- Objective 1: C-ComRad that is mutually beneficial to both radar and communication systems: develop low-complexity transmit-receive schemes for the coexisting radar and multi-user communications under both cooperative and non-cooperative scenarios, including a) beamforming, b) channel estimation and c) interference avoidance techniques, to exploit known interference as useful signal power source, for the first time in the area.
- Objective 2: D-ComRad by dual-funcational ComRad system designs and optimisation: a) waveform design for radar detection that carries information, b) joint target detection and channel estimation, c) low-complexity transmit beamforming design for interference exploitation, d) signal recognition/classification using machine learning.
- Objective 3: To demonstrate the elementary function of ComRad design in a relevant environment: a) To develop an overarching system-level simulator that evaluates performance on a network level, and using standards-relevant transmission, b) elementary proof of concept software-defined-radio (SDR) demo using USRPs and LabVIEW to validate the developed CRSS approaches.
- WP1: Signal Processing for Coexisting Communication and Radar Systems (C-ComRad): This WP will consider the coexistence of MIMO communication and MIMO radar systems. To achieve Objective. 1, 3 tasks are designed as follows: T1.1 Interference Channel Estimation using Radar Signals as Pilots (Mon 1-Mon 4) Channel estimation approaches for acquiring the CSI of the interference channels will be designed using MIMO radar signals. The essential trade-off between the channel estimation and target detection will be investigated and revealed. T1.2 Power-efficient Transmit Beamforming Enabled by Interference Exploitation (Mon 5-Mon 7) In this task, we further consider the transmit beamforming at both radar and BS by using the CSI obtained from T1.1. The potential constructive interference power will be exploited to benefit both communication demodulation and radar target detection. T1.3 Receiving Techniques for Interference Mitigation: From Non-cooperation to Mutually Beneficial Cooperation (Mon 8-Mon 10) Receive beamforming techniques will be developed for both the non-cooperative and the cooperative cases.
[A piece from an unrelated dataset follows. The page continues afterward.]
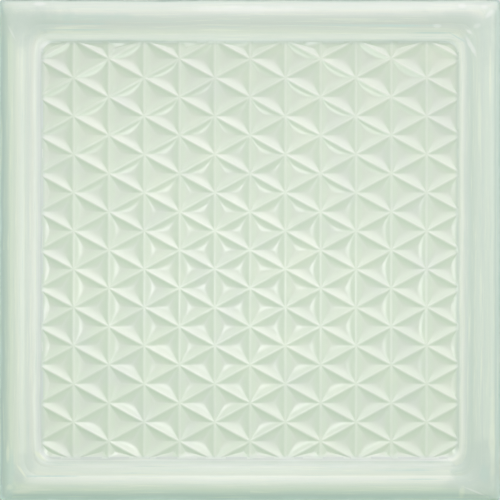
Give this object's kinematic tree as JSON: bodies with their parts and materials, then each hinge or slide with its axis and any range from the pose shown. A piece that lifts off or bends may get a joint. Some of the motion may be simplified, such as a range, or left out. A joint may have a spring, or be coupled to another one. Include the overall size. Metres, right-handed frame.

- WP2: Signal Processing for Dual-functional Communication-Radar Systems (D-ComRad): This WP will develop signal processing approaches for D-ComRad system that can communicate with multiple users and detect multiple targets at the same time. To achieve Objective.2, 3 tasks are designed as follows: T2.1 Multi-functional Waveform Design for Target Detection, Channel Estimation and Communications (Mon 8-Mon 10) Design radar waveform that can perform channel estimation and communication by viewing the radar targets as virtual downlink users. The trade-off between the triple performance will be carefully studied. T2.2 Joint Symbol-level Transmit Beamforming using Manifold optimisation and Interference Exploitation (Mon 11-Mon 13) Advanced symbol-level beamforming approaches enabled by interference exploitation will be developed, where low-complexity manifold solvers will be employed for solving the corresponding optimisation problems. T2.3 Joint Receiving based on Signal Recognition and Classification: Machine Learning based Approaches (Mon 14-Mon 18) This task undertakes the receiver design for the D-ComRad system using machine learning for signal classification. Deliverable 3: Technical Report (Mon 17) Description of the signal processing approaches for the D-ComRad system.
- WP3:Demonstration and Verification for the Proposed CRSS Approaches: This WP will provide a proof of concept for the proposed transmit beamforming, receiver design and channel estimation techniques of Objective 1 and 2, both by system-level simulations and over-the-air transmissions. T3.1 System-Level Simulations for the Proposed CRSS Approaches (Mon 16-Mon 19) The signal processing techniques developed in WP1 and WP2 will be integrated and tested over standard-compatible system-level simulations. The simulation results will be compared with the analytic results obtained in WP1 and WP2 to validate the effectiveness of the proposed methods. T3.2 Basic Hardware Demo using USRP and LabVIEW: Proof of Concepts (Mon 20-Mon 24) A number of the proposed techniques will be tested on the existing equipment in UCL’s Aeroflex lab using USRP and the supporting software developed in LabVIEW as part of this task.